> Material
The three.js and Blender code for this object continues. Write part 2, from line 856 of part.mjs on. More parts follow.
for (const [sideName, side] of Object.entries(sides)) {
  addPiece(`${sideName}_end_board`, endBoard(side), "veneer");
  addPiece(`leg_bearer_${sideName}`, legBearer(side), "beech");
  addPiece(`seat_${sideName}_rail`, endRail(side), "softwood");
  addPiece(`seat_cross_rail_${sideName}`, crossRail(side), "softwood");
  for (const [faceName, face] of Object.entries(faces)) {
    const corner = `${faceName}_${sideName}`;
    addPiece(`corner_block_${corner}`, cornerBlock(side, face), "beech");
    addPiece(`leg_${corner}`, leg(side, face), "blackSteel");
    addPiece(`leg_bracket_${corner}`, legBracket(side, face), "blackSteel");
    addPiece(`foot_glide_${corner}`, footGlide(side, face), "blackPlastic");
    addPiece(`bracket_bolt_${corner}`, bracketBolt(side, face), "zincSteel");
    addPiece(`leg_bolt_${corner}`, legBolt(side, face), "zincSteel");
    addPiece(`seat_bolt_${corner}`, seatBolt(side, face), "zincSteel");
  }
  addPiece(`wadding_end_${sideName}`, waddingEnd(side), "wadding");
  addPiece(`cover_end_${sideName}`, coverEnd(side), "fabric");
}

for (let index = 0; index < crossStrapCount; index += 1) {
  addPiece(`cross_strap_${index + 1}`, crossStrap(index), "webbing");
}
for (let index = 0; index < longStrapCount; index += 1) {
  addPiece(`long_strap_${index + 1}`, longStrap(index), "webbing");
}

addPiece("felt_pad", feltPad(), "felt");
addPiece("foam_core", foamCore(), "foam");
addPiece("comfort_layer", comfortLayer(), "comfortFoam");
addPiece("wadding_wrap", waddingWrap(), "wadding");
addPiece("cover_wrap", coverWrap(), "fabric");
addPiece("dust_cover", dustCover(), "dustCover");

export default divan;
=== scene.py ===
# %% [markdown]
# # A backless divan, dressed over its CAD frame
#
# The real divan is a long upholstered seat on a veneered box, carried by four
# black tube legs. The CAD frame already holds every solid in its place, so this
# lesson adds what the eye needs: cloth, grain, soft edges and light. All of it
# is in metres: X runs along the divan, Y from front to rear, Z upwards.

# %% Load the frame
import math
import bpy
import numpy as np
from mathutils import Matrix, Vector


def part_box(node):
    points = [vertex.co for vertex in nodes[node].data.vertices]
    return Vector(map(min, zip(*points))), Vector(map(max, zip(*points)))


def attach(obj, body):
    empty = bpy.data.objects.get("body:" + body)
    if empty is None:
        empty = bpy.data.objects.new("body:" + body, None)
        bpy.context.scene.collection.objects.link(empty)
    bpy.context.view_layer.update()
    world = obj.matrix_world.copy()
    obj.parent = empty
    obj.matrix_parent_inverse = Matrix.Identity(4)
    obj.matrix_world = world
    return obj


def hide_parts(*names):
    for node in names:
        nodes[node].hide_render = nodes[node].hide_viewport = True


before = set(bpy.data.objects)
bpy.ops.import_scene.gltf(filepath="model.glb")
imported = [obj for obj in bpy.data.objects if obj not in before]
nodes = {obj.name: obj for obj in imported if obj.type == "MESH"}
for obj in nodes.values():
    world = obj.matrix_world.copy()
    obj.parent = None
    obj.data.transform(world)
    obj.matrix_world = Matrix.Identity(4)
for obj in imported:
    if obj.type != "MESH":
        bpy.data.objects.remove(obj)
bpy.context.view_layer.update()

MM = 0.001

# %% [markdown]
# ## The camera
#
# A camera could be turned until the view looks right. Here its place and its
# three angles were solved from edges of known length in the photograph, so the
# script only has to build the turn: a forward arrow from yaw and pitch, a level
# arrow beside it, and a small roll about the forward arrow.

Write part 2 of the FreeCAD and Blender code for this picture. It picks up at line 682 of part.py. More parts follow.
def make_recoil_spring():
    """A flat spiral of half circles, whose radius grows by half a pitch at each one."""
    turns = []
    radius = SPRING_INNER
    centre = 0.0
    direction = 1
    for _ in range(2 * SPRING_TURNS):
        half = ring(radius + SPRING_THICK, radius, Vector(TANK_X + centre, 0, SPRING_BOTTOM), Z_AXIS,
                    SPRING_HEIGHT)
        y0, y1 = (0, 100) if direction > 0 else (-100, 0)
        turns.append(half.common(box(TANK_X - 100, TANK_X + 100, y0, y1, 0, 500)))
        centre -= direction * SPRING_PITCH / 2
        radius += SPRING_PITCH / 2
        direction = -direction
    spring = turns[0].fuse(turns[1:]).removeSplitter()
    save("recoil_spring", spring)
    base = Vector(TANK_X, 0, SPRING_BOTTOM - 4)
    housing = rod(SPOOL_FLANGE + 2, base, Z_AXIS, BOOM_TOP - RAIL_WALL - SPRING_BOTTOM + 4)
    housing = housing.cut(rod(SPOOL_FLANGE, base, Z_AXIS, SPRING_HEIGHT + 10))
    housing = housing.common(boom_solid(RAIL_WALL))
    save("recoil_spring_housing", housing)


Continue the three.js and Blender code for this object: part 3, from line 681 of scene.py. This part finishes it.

> Problem statement
Return the lines of the records that include the string "points".

> Response to the exercise
    points = [vertex.co for vertex in nodes[node].data.vertices]
    return Vector(map(min, zip(*points))), Vector(map(max, zip(*points)))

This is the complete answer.